Graph → A set of points connected by lines called edges.

Spanning Tree → A subset of edges connecting all vertices without any cycles.

Minimum Spanning Tree (MST) → A spanning tree with the smallest total edge weight.

Prim's Algorithm → An algorithm that builds the MST by adding the cheapest edge connecting new vertices.
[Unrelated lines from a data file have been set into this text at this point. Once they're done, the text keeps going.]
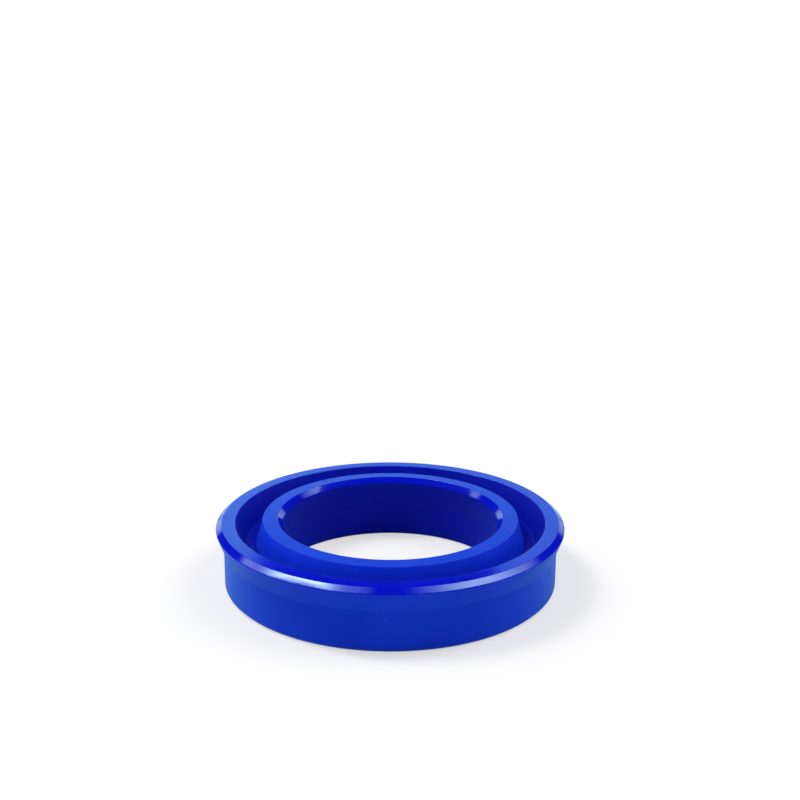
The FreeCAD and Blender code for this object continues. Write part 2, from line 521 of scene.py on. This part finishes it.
from_above = eased(tree, upwards, ROOM_HEIGHTS, ROOM_LIGHT)
from_sides = eased(tree, from_middle, ROOM_SIDES, SIDE_LIGHT)
room_light = calculated(tree, "MULTIPLY", from_above, from_sides)

# The backdrop's upper edge slopes down to both sides.
steepened = calculated(tree, "MULTIPLY", upwards, BACKDROP_TOP_SLOPE)
top = calculated(tree, "ADD", steepened, from_middle)
from_gap = distance(tree, direction, DARK_GAP, axes=(1, 0, 1))
backdrop = eased(tree, rightwards, BACKDROP_MIDDLE, BACKDROP_LIGHT)
for limit in (
    eased(tree, backwards, BACKDROP_START, (0, 1)),
    eased(tree, top, BACKDROP_TOP, (1, 0)),
    eased(tree, from_gap, DARK_GAP_EDGE, (0, 1)),
):
    backdrop = calculated(tree, "MULTIPLY", backdrop, limit)
mirrored = calculated(tree, "ADD", backdrop, MIRRORED_ROOM)
change = calculated(tree, "SUBTRACT", mirrored, room_light)
change = calculated(tree, "MULTIPLY", rays["Is Glossy Ray"], change)
strength = calculated(tree, "ADD", room_light, change)
strength = calculated(tree, "MAXIMUM", strength, rays["Is Camera Ray"])
feed(tree, room.inputs["Strength"], strength)
higher_up = eased(tree, upwards, TINT_HEIGHTS, (0, 1))
tint = mixed(tree, higher_up, LOW_BACKDROP_TINT, BACKDROP_TINT)
feed(tree, room.inputs["Color"], mixed(tree, rays["Is Glossy Ray"], WHITE, tint))

# The camera looks down at the ring from about 23 cm away and a hand's width above it, through a
# short telephoto lens, so that the ring's near side looks only a little larger than its far side.
CAMERA_TILT = math.radians(16.17)
CAMERA_ROLL = 0.005
RING_FROM_CAMERA = Vector((-1.778, -32.146, -228.205)) * MM
camera = bpy.data.objects.new("camera", bpy.data.cameras.new("camera"))
camera.data.sensor_width = 36
camera.data.lens = 56.25
camera.data.clip_start = 0.01
tilted = Euler((math.pi / 2 - CAMERA_TILT, 0, 0)).to_matrix()
turned = tilted @ Euler((0, 0, CAMERA_ROLL)).to_matrix()
camera.rotation_euler = turned.to_euler()
camera.location = -(turned @ RING_FROM_CAMERA)
bpy.context.scene.collection.objects.link(camera)
bpy.context.scene.camera = camera
bpy.context.scene.view_settings.view_transform = "Standard"
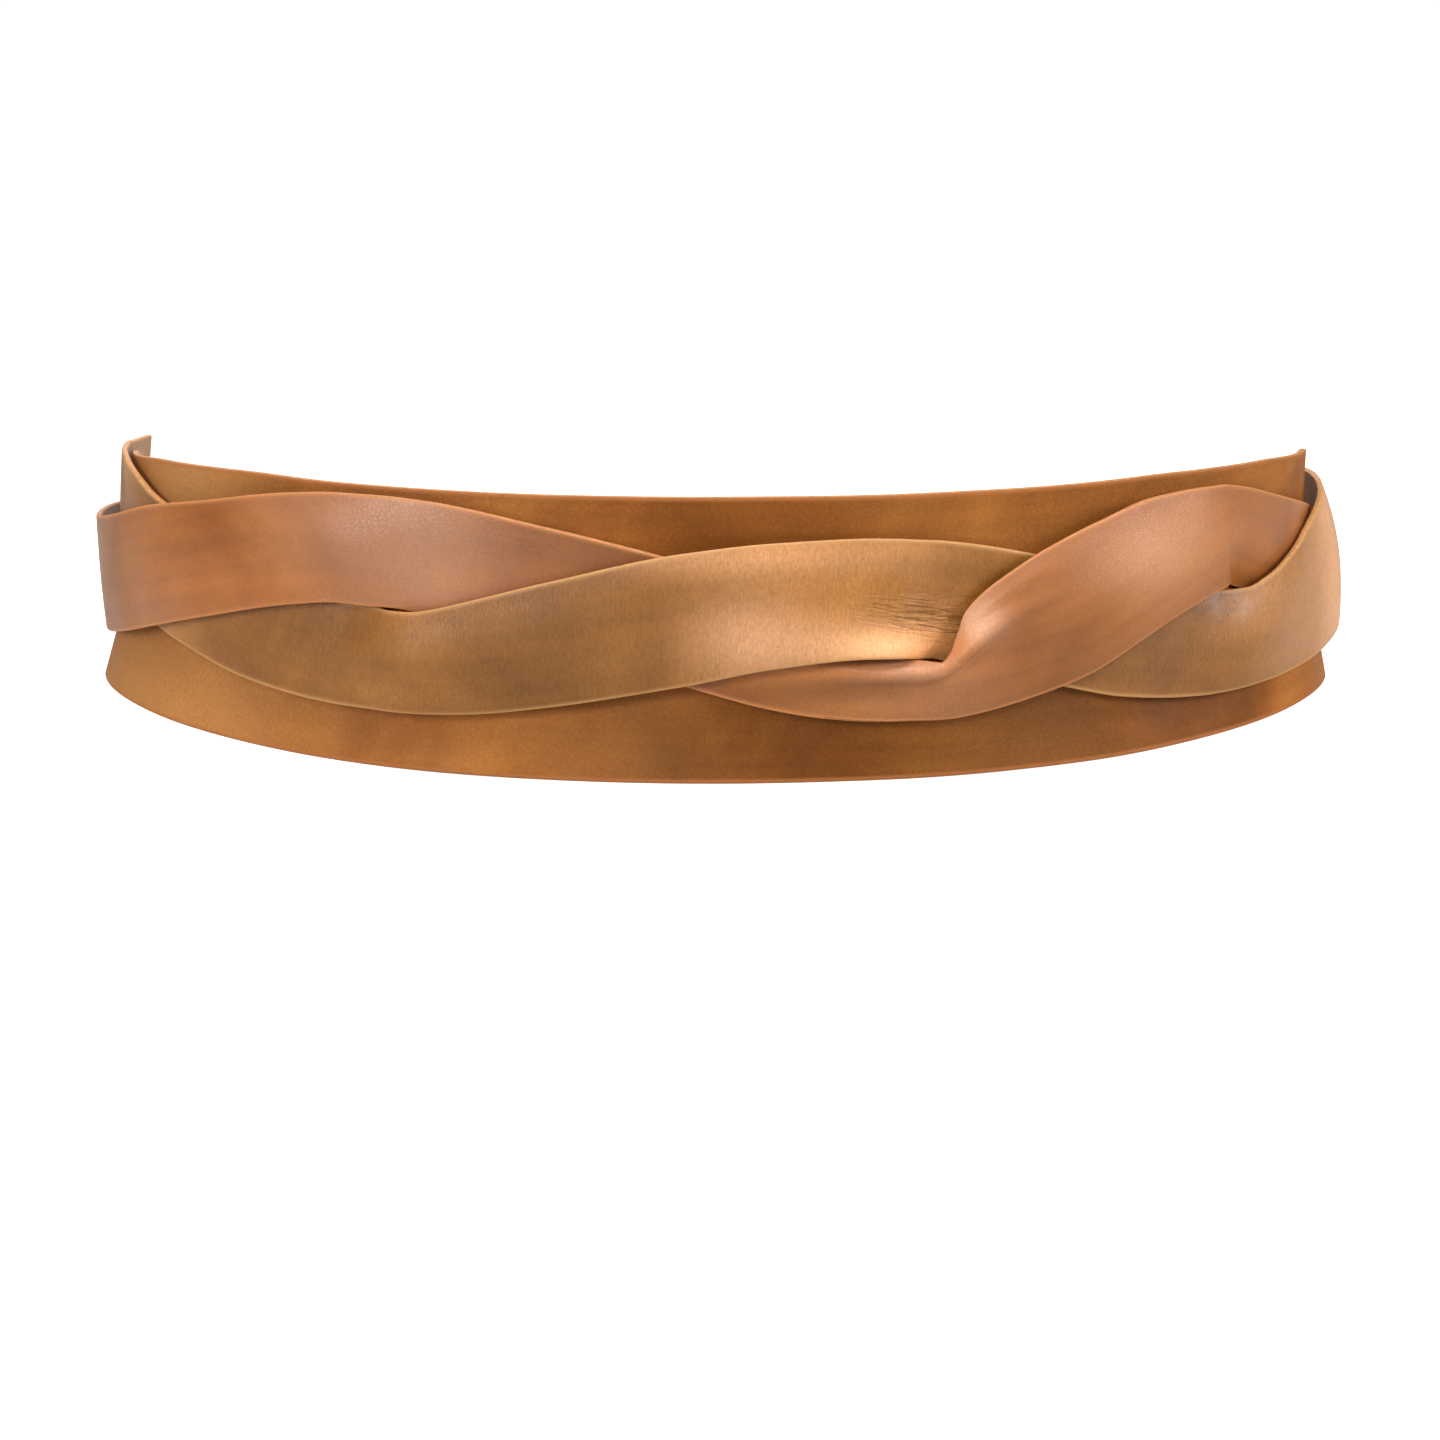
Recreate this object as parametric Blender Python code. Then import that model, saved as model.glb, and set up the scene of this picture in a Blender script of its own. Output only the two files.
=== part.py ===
"""Leather wrap belt: a tall front panel with a long tie sewn to each end.

The ties cross behind the waist, come forward and twist round each other over the panel.
Every shape is described on an upright oval: s is the distance along it from the front
centre (positive towards +X, past the middle of the back beyond half its length), z is the
height and r the distance outwards from it. The belt stands on its lower edge at z = 0.
"""
import math

import bpy
import numpy as np

MM = 0.001

# The oval that the panel's mid-surface follows, in millimetres.
HALF_WIDTH = 141.0
HALF_DEPTH = 94.0

# Leather and thread, in millimetres.
PANEL_THICKNESS = 1.6
TIE_THICKNESS = 1.4
THREAD_RADIUS = 0.3
GAP = 0.3

# Seams: each panel end lies over a tie's root and two upright rows of stitches hold them.
SEAM_ROWS = (217.0, 226.0)
STITCH_COUNT = 6
STITCH_PITCH = 4.2
FIRST_STITCH_Z = 4.6
ROOT_R = -1.8
SLOT_HALF_LENGTH = 1.35
SLOT_HALF_WIDTH = 0.6

# Longest distance between two cross-sections, and strips across a tie and the panel.
SECTION_STEP = 9.0
TIE_STRIPS = 4
PANEL_STRIPS = 7

# The panel flares below this height, and leans in above it as the square of the height.
FLARE_TOP_Z = 30.0
LEAN_HEIGHT = 30.0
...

Priority Queue → A data structure that efficiently selects the smallest element.

Code Example

Data Structures Theory

import heapq

def prim_mst(graph, start=0):
    mst = []
    visited = set([start])
    edges = [(cost, start, to) for to, cost in graph[start]]
    heapq.heapify(edges)

    while edges:
        cost, frm, to = heapq.heappop(edges)
        if to not in visited:
            visited.add(to)
            mst.append((frm, to, cost))
            for to_next, cost_next in graph[to]:
                if to_next not in visited:
                    heapq.heappush(edges, (cost_next, to, to_next))
    return mst

# Example graph as adjacency list: vertex -> list of (neighbor, cost)
graph = {
    0: [(1, 2), (3, 6)],
    1: [(0, 2), (2, 3), (3, 8), (4, 5)],
    2: [(1, 3), (4, 7)],
    3: [(0, 6), (1, 8), (4, 9)],
    4: [(1, 5), (2, 7), (3, 9)]
}

mst = prim_mst(graph)
for edge in mst:
    print(edge)

OutputSuccess

Common Confusions

Believing Prim's algorithm can start from any vertex but must always pick edges connected only to the first vertex.

Believing Prim's algorithm can start from any vertex but must always pick edges connected only to the first vertex. Prim's algorithm starts from any vertex but expands by adding the cheapest edge connecting any vertex already in the MST to a new vertex, not just edges from the starting vertex.

Thinking the MST includes all edges in the graph.

Thinking the MST includes all edges in the graph. The MST includes only enough edges to connect all vertices without cycles, so it has fewer edges than the full graph.

Summary

Minimum spanning trees connect all points with the least total cost and no loops.

Prim's algorithm builds the MST by starting from one vertex and adding the cheapest edge to new vertices step-by-step.

Using a priority queue helps Prim's algorithm efficiently find the next edge to add.